What to do>
What follows are records. Restate all of them word for word.

CAD and scene scripts>
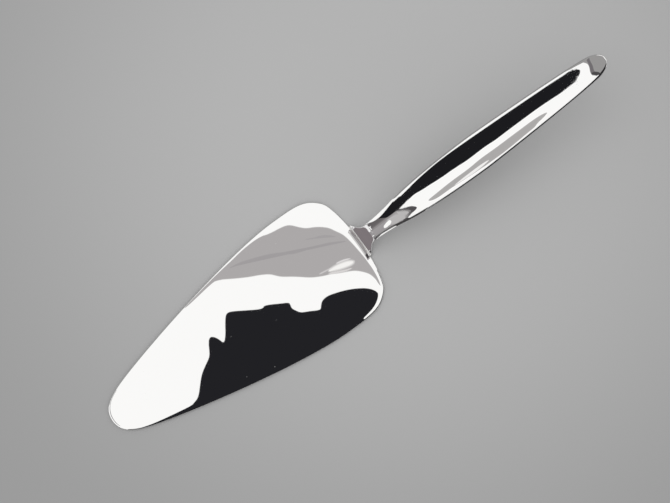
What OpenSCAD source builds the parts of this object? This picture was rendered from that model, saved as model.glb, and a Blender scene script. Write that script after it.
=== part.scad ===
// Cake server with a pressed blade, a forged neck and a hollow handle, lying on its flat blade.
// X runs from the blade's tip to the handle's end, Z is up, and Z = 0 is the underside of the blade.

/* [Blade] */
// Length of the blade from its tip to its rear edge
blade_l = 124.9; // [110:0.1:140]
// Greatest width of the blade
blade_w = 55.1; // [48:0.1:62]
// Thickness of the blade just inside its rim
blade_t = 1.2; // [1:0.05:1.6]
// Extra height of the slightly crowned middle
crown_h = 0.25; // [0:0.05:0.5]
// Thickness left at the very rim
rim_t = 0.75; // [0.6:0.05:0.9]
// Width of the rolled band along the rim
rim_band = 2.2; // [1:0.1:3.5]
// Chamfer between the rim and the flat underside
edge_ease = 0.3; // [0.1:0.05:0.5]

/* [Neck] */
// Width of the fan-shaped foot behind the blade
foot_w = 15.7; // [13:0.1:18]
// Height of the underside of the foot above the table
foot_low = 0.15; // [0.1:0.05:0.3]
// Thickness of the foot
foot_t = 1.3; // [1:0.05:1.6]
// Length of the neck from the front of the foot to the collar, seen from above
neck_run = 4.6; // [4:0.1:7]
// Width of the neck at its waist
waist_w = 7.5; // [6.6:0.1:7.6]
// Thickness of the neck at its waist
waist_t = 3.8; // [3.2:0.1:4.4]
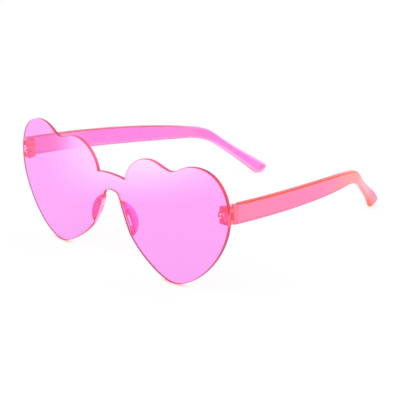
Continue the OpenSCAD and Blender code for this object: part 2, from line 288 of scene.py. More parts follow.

Answer to this problem>
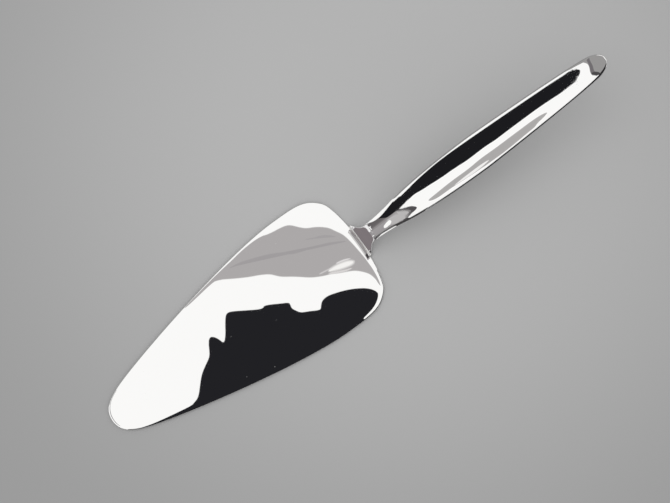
What OpenSCAD source builds the parts of this object? This picture was rendered from that model, saved as model.glb, and a Blender scene script. Write that script after it.
=== part.scad ===
// Cake server with a pressed blade, a forged neck and a hollow handle, lying on its flat blade.
// X runs from the blade's tip to the handle's end, Z is up, and Z = 0 is the underside of the blade.

/* [Blade] */
// Length of the blade from its tip to its rear edge
blade_l = 124.9; // [110:0.1:140]
// Greatest width of the blade
blade_w = 55.1; // [48:0.1:62]
// Thickness of the blade just inside its rim
blade_t = 1.2; // [1:0.05:1.6]
// Extra height of the slightly crowned middle
crown_h = 0.25; // [0:0.05:0.5]
// Thickness left at the very rim
rim_t = 0.75; // [0.6:0.05:0.9]
// Width of the rolled band along the rim
rim_band = 2.2; // [1:0.1:3.5]
// Chamfer between the rim and the flat underside
edge_ease = 0.3; // [0.1:0.05:0.5]

/* [Neck] */
// Width of the fan-shaped foot behind the blade
foot_w = 15.7; // [13:0.1:18]
// Height of the underside of the foot above the table
foot_low = 0.15; // [0.1:0.05:0.3]
// Thickness of the foot
foot_t = 1.3; // [1:0.05:1.6]
// Length of the neck from the front of the foot to the collar, seen from above
neck_run = 4.6; // [4:0.1:7]
// Width of the neck at its waist
waist_w = 7.5; // [6.6:0.1:7.6]
// Thickness of the neck at its waist
waist_t = 3.8; // [3.2:0.1:4.4]
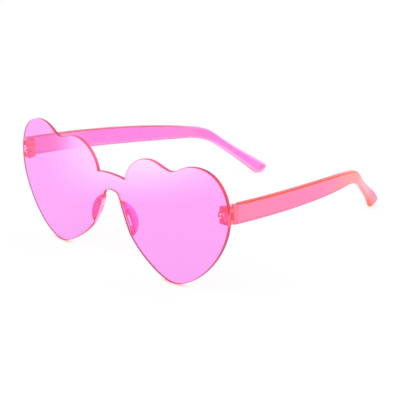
Continue the OpenSCAD and Blender code for this object: part 2, from line 288 of scene.py. More parts follow.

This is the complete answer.